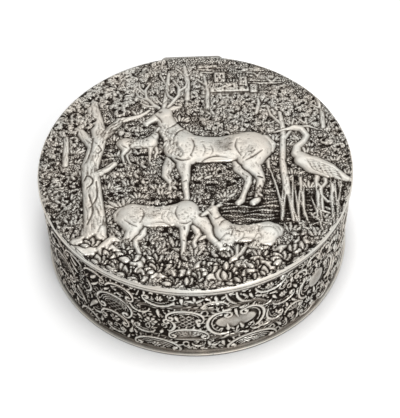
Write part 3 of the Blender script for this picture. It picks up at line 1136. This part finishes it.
def raise_foreground(sheet):
    """A log, a hare, a fox, stones, leaves and flowers, most of them at the front."""
    log = (((-22, -62.5, 3.0), (-6, -65.5, 2.8), (9, -66.5, 2.2)), ((-9, -64, 1.3), (-11, -59.5, 0.7)))
    log_end = ((-23, -60.6, 0.2), (-24.2, -62.6, 0.3), (-22.6, -64.6, 0.2))
    raise_figure(sheet, log, base=0.8, tall=0.6, hairs=0.5, long=4.0, lines=(log_end,))
    raise_figure(sheet, hare, 22, -61, 0.95, base=0.85, tall=0.6, lines=hare_lines, hairs=0.2)
    raise_figure(sheet, fox, -50, -50, 0.72, base=0.85, tall=0.6, lines=fox_lines, hairs=0.2)
    for x, y, r in ((-30, -60, 4.5), (-22, -64, 3.5), (4, -62, 4.0), (12, -66, 3.2), (40, -54, 3.6),
                    (-2, -68, 3.0), (47, -50, 2.6), (30, -62, 3.4)):
        crack = ((x - r * 0.6, y + r * 0.4, 0.15), (x + r * 0.3, y - r * 0.2, 0.25))
        raise_figure(sheet, (((x - r * 0.5, y, r), (x + r * 0.5, y + 0.4, r * 0.8)),), base=0.7, tall=0.5,
                     lines=[crack])
    draw = np.random.default_rng(42)
    places = scatter(-56, -72, 58, -46, 6.8, 41, lambda x, y: math.hypot(x, y) > 59)
    for x, y in sorted(places, key=lambda place: -place[1]):
        turn = 90 + draw.uniform(-60, 60)
        for k in range(draw.integers(3, 6)):
            long = draw.uniform(3.6, 6.0)
            half = long * draw.uniform(0.22, 0.32)
            lean = (k - 2) * 44 + draw.uniform(-10, 10)
            lay_leaf(sheet, x, y, long, half, turn + lean, 0.8 + draw.uniform(-0.1, 0.2), 0.8, 0.7, 0.75)
    for x, y, turn in ((-60, -34, 80), (-64, -22, 95), (-34, -50, 60), (8, -56, 100), (-6, -58, 70),
                       (50, -42, 110), (-58, -8, 75), (-28, -8, 80), (-24, -2, 100), (30, -22, 90),
                       (-10, -16, 85)):
        for k in range(7):
            lay_leaf(sheet, x + 0.4 * k - 1.2, y, 6.5 - abs(k - 3) * 0.9, 0.75, turn + (k - 3) * 17, 0.8, 0.6)
    for x, y in ((-38, -62), (20, -60), (-12, -63), (36, -48), (-66, -8), (-62, -44), (2, -50)):
        raise_rosette(sheet, x, y, 2.2, tall=1.5)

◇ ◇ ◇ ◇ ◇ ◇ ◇

SET TASK: Each line of the material must be restated exactly.

WRITTEN SOLUTION:
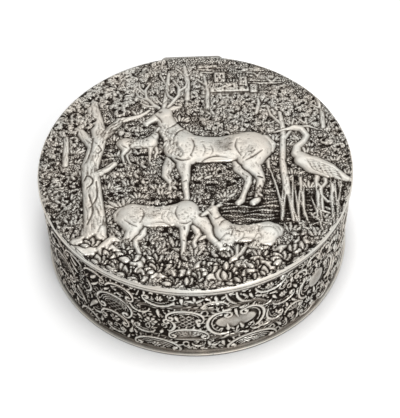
Write part 3 of the Blender script for this picture. It picks up at line 1136. This part finishes it.
def raise_foreground(sheet):
    """A log, a hare, a fox, stones, leaves and flowers, most of them at the front."""
    log = (((-22, -62.5, 3.0), (-6, -65.5, 2.8), (9, -66.5, 2.2)), ((-9, -64, 1.3), (-11, -59.5, 0.7)))
    log_end = ((-23, -60.6, 0.2), (-24.2, -62.6, 0.3), (-22.6, -64.6, 0.2))
    raise_figure(sheet, log, base=0.8, tall=0.6, hairs=0.5, long=4.0, lines=(log_end,))
    raise_figure(sheet, hare, 22, -61, 0.95, base=0.85, tall=0.6, lines=hare_lines, hairs=0.2)
    raise_figure(sheet, fox, -50, -50, 0.72, base=0.85, tall=0.6, lines=fox_lines, hairs=0.2)
    for x, y, r in ((-30, -60, 4.5), (-22, -64, 3.5), (4, -62, 4.0), (12, -66, 3.2), (40, -54, 3.6),
                    (-2, -68, 3.0), (47, -50, 2.6), (30, -62, 3.4)):
        crack = ((x - r * 0.6, y + r * 0.4, 0.15), (x + r * 0.3, y - r * 0.2, 0.25))
        raise_figure(sheet, (((x - r * 0.5, y, r), (x + r * 0.5, y + 0.4, r * 0.8)),), base=0.7, tall=0.5,
                     lines=[crack])
    draw = np.random.default_rng(42)
    places = scatter(-56, -72, 58, -46, 6.8, 41, lambda x, y: math.hypot(x, y) > 59)
    for x, y in sorted(places, key=lambda place: -place[1]):
        turn = 90 + draw.uniform(-60, 60)
        for k in range(draw.integers(3, 6)):
            long = draw.uniform(3.6, 6.0)
            half = long * draw.uniform(0.22, 0.32)
            lean = (k - 2) * 44 + draw.uniform(-10, 10)
            lay_leaf(sheet, x, y, long, half, turn + lean, 0.8 + draw.uniform(-0.1, 0.2), 0.8, 0.7, 0.75)
    for x, y, turn in ((-60, -34, 80), (-64, -22, 95), (-34, -50, 60), (8, -56, 100), (-6, -58, 70),
                       (50, -42, 110), (-58, -8, 75), (-28, -8, 80), (-24, -2, 100), (30, -22, 90),
                       (-10, -16, 85)):
        for k in range(7):
            lay_leaf(sheet, x + 0.4 * k - 1.2, y, 6.5 - abs(k - 3) * 0.9, 0.75, turn + (k - 3) * 17, 0.8, 0.6)
    for x, y in ((-38, -62), (20, -60), (-12, -63), (36, -48), (-66, -8), (-62, -44), (2, -50)):
        raise_rosette(sheet, x, y, 2.2, tall=1.5)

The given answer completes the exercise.